What is asked » Copy nothing but the lines below running from the line containing "const flower = new THREE.Group();" through the line containing "before = set(bpy.data.objects)", both end lines included.
---
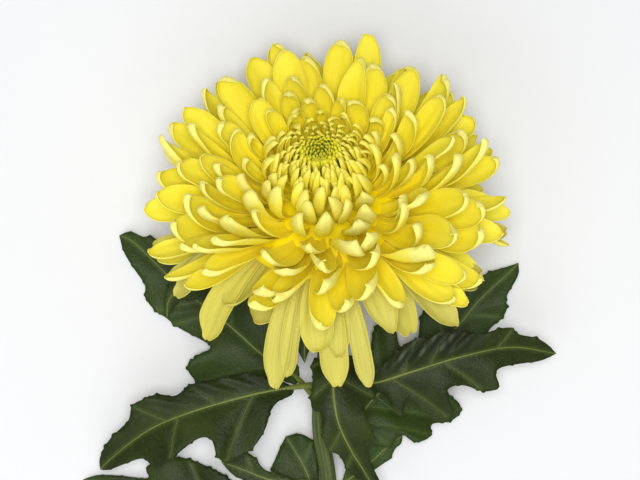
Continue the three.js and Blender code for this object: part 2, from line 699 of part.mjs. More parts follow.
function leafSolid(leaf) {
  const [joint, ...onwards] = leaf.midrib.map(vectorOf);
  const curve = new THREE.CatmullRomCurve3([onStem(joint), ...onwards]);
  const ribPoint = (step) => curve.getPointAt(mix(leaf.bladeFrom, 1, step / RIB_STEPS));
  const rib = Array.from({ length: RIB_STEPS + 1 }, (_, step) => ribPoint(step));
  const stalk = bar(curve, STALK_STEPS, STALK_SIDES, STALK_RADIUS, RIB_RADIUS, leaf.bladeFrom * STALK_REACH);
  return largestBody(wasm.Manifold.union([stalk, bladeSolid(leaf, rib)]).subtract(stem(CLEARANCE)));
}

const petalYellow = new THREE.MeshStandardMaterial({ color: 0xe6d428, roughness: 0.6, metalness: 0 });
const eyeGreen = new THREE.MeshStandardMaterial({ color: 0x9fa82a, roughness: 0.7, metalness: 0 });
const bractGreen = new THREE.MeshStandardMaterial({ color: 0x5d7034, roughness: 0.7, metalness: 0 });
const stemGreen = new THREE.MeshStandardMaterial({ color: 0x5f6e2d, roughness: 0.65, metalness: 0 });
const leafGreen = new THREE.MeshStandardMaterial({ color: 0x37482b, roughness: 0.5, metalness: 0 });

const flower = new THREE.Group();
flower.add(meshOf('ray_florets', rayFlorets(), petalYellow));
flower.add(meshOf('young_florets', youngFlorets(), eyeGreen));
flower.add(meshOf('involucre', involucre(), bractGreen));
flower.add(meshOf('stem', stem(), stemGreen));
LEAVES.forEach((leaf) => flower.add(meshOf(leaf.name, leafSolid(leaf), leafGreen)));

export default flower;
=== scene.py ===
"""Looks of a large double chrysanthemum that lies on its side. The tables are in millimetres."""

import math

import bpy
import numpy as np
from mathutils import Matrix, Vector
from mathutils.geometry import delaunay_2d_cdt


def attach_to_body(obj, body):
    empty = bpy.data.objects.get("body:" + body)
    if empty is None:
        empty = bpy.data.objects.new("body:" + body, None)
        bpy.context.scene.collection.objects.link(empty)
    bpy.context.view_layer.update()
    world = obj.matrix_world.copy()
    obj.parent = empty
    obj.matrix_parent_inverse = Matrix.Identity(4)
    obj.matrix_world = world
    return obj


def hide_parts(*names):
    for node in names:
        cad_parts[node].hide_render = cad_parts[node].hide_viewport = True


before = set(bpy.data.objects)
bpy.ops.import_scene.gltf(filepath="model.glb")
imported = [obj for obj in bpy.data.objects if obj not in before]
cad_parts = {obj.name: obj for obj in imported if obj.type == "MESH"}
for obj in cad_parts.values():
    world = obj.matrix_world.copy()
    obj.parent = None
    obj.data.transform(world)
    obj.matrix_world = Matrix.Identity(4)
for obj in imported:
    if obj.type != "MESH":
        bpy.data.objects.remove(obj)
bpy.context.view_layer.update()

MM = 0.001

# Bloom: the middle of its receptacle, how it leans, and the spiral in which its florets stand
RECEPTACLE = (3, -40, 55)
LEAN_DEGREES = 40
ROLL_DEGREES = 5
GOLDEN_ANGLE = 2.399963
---
Answer to this task »
const flower = new THREE.Group();
flower.add(meshOf('ray_florets', rayFlorets(), petalYellow));
flower.add(meshOf('young_florets', youngFlorets(), eyeGreen));
flower.add(meshOf('involucre', involucre(), bractGreen));
flower.add(meshOf('stem', stem(), stemGreen));
LEAVES.forEach((leaf) => flower.add(meshOf(leaf.name, leafSolid(leaf), leafGreen)));

export default flower;
=== scene.py ===
"""Looks of a large double chrysanthemum that lies on its side. The tables are in millimetres."""

import math

import bpy
import numpy as np
from mathutils import Matrix, Vector
from mathutils.geometry import delaunay_2d_cdt


def attach_to_body(obj, body):
    empty = bpy.data.objects.get("body:" + body)
    if empty is None:
        empty = bpy.data.objects.new("body:" + body, None)
        bpy.context.scene.collection.objects.link(empty)
    bpy.context.view_layer.update()
    world = obj.matrix_world.copy()
    obj.parent = empty
    obj.matrix_parent_inverse = Matrix.Identity(4)
    obj.matrix_world = world
    return obj


def hide_parts(*names):
    for node in names:
        cad_parts[node].hide_render = cad_parts[node].hide_viewport = True


before = set(bpy.data.objects)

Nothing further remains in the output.